[Directions for this task]
Exactly the lines from the one that contains "others = [cut_by(dark_block(), ground)]" to the one that contains "# surface and", both lines included, should be copied, and no others.

━━━━━━━━━━

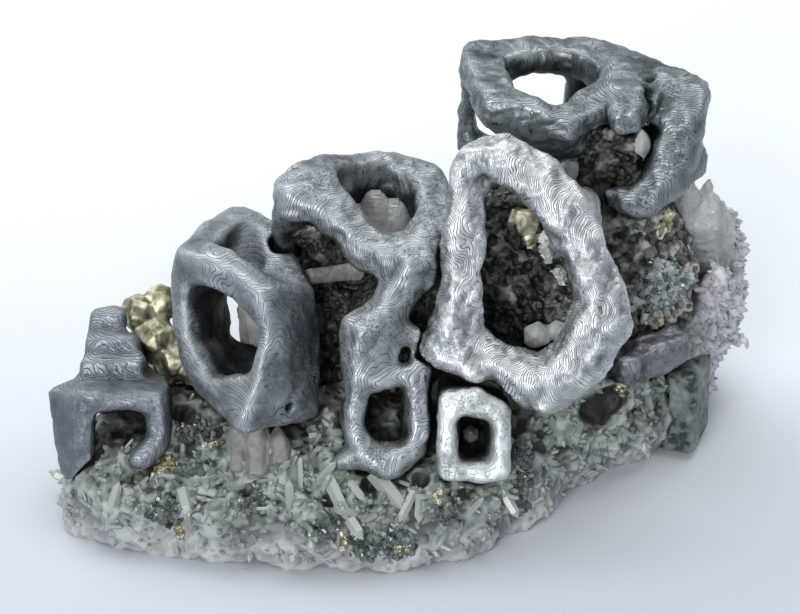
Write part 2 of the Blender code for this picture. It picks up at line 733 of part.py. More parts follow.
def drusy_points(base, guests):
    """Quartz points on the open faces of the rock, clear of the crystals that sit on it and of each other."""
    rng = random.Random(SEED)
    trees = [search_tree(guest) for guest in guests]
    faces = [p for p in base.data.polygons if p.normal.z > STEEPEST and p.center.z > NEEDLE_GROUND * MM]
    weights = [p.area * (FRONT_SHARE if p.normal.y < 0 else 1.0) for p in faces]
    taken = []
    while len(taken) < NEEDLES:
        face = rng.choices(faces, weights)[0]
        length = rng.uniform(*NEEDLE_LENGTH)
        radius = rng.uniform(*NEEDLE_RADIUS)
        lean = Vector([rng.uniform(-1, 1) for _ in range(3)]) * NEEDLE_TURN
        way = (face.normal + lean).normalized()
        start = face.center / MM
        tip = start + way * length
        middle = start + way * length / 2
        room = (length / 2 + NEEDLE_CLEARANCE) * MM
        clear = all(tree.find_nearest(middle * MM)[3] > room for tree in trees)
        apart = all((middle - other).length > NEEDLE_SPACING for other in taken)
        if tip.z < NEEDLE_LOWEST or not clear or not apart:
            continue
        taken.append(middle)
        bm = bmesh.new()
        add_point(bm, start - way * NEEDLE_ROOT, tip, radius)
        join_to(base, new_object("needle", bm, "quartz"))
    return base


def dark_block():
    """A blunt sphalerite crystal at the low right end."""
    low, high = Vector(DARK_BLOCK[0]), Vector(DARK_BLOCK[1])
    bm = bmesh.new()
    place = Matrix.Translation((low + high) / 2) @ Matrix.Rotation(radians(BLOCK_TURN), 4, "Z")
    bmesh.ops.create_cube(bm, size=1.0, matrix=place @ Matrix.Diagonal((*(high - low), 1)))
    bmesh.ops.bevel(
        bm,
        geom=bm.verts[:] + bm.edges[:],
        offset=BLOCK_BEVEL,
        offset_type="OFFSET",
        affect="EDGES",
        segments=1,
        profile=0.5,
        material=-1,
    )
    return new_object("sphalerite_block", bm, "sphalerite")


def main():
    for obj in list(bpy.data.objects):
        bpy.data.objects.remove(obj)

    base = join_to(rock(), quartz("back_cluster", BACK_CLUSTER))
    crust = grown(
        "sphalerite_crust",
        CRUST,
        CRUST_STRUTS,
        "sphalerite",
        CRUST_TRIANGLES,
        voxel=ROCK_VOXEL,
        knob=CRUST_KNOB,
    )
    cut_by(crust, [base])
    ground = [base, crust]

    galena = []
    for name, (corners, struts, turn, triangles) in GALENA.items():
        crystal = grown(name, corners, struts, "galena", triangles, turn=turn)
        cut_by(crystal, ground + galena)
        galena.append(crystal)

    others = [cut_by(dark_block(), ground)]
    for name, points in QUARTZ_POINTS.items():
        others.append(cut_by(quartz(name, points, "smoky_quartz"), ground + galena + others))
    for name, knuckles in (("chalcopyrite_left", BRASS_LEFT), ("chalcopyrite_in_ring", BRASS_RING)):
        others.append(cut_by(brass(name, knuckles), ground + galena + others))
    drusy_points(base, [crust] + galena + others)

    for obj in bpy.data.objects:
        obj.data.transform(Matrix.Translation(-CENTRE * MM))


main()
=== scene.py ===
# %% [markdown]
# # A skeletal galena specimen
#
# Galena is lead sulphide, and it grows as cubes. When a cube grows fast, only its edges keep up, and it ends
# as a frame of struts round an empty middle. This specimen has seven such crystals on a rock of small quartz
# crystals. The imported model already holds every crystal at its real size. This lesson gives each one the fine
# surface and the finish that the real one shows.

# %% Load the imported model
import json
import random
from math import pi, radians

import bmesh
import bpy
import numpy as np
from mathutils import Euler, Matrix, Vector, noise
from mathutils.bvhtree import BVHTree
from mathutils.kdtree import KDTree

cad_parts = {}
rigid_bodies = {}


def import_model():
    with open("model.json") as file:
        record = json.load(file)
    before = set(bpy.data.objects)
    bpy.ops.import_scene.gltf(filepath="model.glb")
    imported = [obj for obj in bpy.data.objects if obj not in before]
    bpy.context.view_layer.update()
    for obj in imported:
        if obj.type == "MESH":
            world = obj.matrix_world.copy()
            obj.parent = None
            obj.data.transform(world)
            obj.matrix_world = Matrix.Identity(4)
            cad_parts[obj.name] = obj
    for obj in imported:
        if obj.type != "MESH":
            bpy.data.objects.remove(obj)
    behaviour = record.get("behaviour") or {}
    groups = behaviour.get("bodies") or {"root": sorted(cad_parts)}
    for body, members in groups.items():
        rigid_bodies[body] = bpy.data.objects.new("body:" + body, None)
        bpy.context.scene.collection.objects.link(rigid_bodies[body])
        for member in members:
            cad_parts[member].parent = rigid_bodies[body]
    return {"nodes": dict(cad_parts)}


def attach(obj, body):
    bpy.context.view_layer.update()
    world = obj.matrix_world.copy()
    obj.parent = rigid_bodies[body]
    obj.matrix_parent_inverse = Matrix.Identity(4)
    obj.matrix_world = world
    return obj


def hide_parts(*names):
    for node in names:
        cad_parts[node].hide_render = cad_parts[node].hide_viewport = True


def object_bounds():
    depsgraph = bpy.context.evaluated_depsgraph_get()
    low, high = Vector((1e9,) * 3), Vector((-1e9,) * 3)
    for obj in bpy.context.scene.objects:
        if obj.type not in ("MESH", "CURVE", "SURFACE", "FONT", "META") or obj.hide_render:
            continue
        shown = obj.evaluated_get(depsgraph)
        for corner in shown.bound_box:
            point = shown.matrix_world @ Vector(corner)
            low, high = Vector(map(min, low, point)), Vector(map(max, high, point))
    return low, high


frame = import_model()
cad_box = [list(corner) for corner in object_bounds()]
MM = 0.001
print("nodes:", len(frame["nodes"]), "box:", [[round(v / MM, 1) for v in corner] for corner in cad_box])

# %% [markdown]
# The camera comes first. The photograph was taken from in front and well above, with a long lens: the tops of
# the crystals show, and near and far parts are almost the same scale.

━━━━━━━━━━

[Full response]
    others = [cut_by(dark_block(), ground)]
    for name, points in QUARTZ_POINTS.items():
        others.append(cut_by(quartz(name, points, "smoky_quartz"), ground + galena + others))
    for name, knuckles in (("chalcopyrite_left", BRASS_LEFT), ("chalcopyrite_in_ring", BRASS_RING)):
        others.append(cut_by(brass(name, knuckles), ground + galena + others))
    drusy_points(base, [crust] + galena + others)

    for obj in bpy.data.objects:
        obj.data.transform(Matrix.Translation(-CENTRE * MM))


main()
=== scene.py ===
# %% [markdown]
# # A skeletal galena specimen
#
# Galena is lead sulphide, and it grows as cubes. When a cube grows fast, only its edges keep up, and it ends
# as a frame of struts round an empty middle. This specimen has seven such crystals on a rock of small quartz
# crystals. The imported model already holds every crystal at its real size. This lesson gives each one the fine
# surface and the finish that the real one shows.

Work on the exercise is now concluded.